Builder brings high-tech know-how from aviation world George Banke shares one common thread with many of the industry’s big names: He comes from the aerospace industry. Two of the engineers who helped found Cycle Composites, producers of the high-end Kestrel bikes, worked on Cruise missiles and other high-tech weaponry for Lockheed Missiles & Space Co. in California.
The Kestrels are part of an industry wave in which advanced materials from the aerospace industry, some of which was once classified, are associated with almost certain improvements in speed and performance. But that is where Banke and the other makers part company. He firmly believes in steel as the material of choice for most cyclists, whether they are serious racers or weekend enthusiasts.
“I think people should be more concerned with how their bikes fit and turn and steer and climb than they should what kind of material it’s made of,” he said. “The materials, even carbon, have a very high failure rate. No material – not titanium, aluminum or what have you – can compare to steel frames. They are not even in the ballpark. You can beat the weight by 4 to 5 ounces, but what is that, half a water bottle?”
Banke says that his years at GD have helped in his business. His small factory floor, in fact, resembles a small department at Lockheed, GD’s successor. Scattered around the room are benches, tools and welding equipment used to form the product.
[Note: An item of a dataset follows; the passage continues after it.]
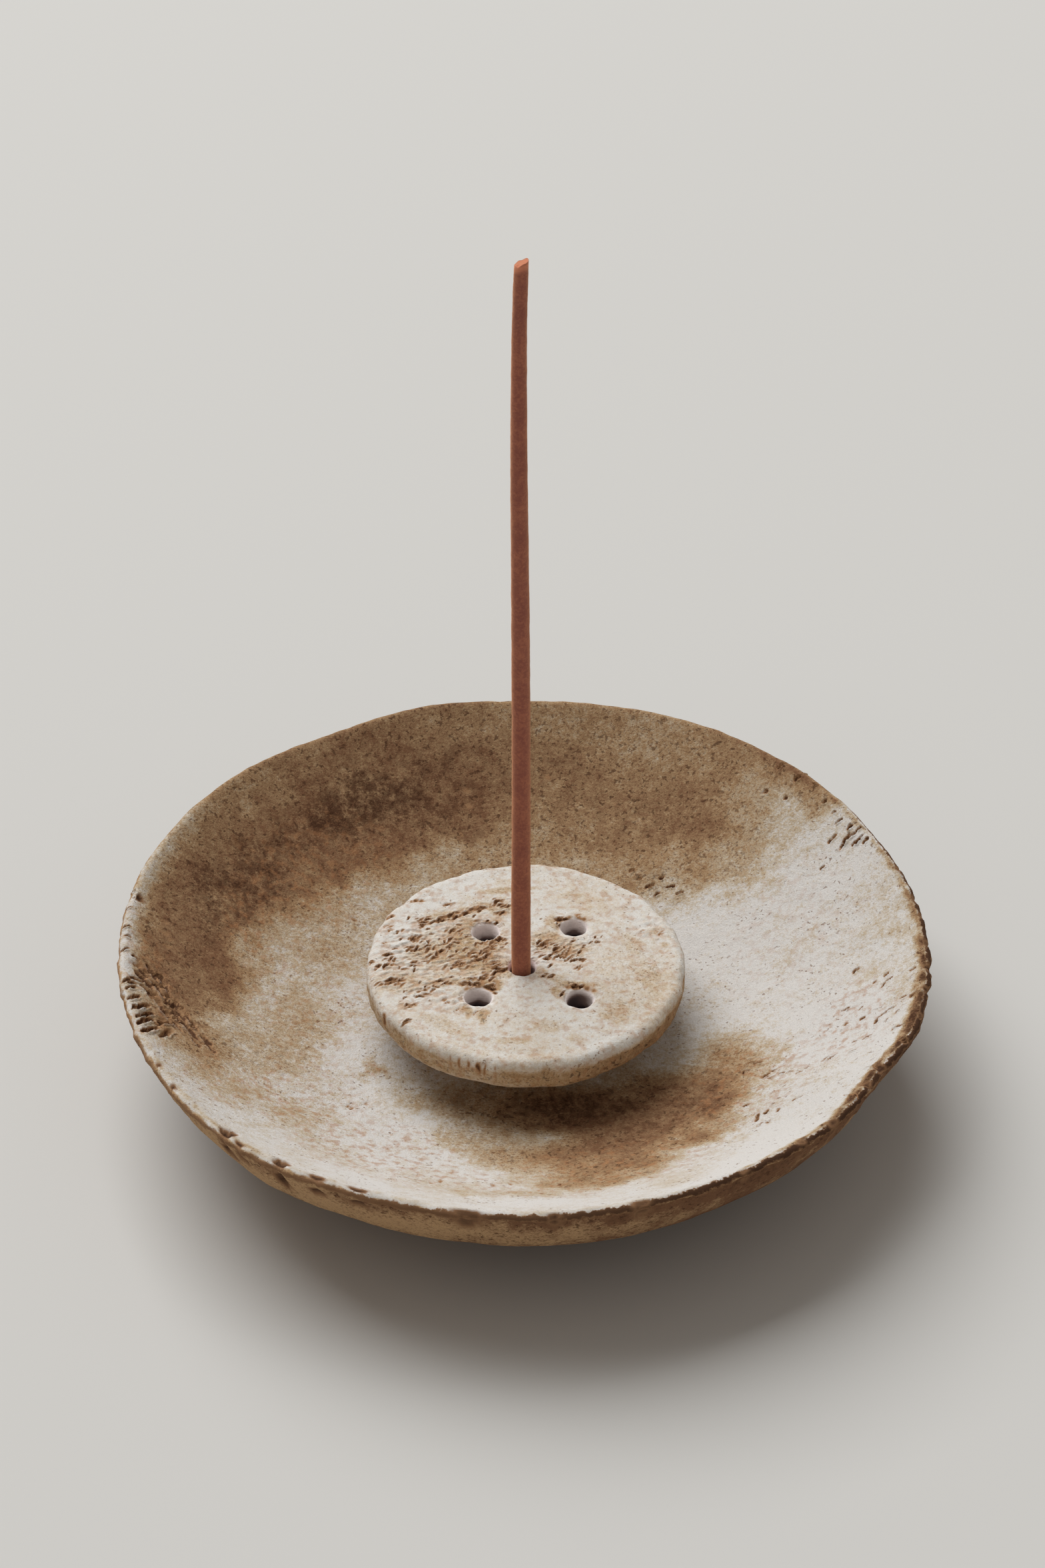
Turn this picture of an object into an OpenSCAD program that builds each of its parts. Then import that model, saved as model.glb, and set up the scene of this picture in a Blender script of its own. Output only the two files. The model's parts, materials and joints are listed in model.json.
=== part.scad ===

“I learned a lot about tooling at GD,” he said. “Most people don’t know what tooling is. But it’s the heart of every manufacturing process. I felt like we had some really good tooling people out there. I learned a lot about organizing the production process there.”
His primary tool is the fixture that he uses to assemble each frame. It allows for the tubing that forms the frame to be assembled all in one place, while taking into account the various measurements unique to each customer. The tool operates off a center line and works with a pivoting bar to allow easy adjustments for sizing.
The process is worlds apart from that used by such mass producers as Schwinn, which produces a set number of frames in a set number of sizes. Most major manufacturers have a dedicated tooling jig in place to produce each frame size.
The customizing of each frame is one of the reasons Banke’s bikes cost more than the bicycles found in most shops. But Banke believes that die-hard enthusiasts and competitive racers are willing to pay more if a better fitting cycle improves performance.
“When you can physically feel all these difference and you’re a competitor, it makes it hard to stick with something that is ordered or store-bought,” Banke said.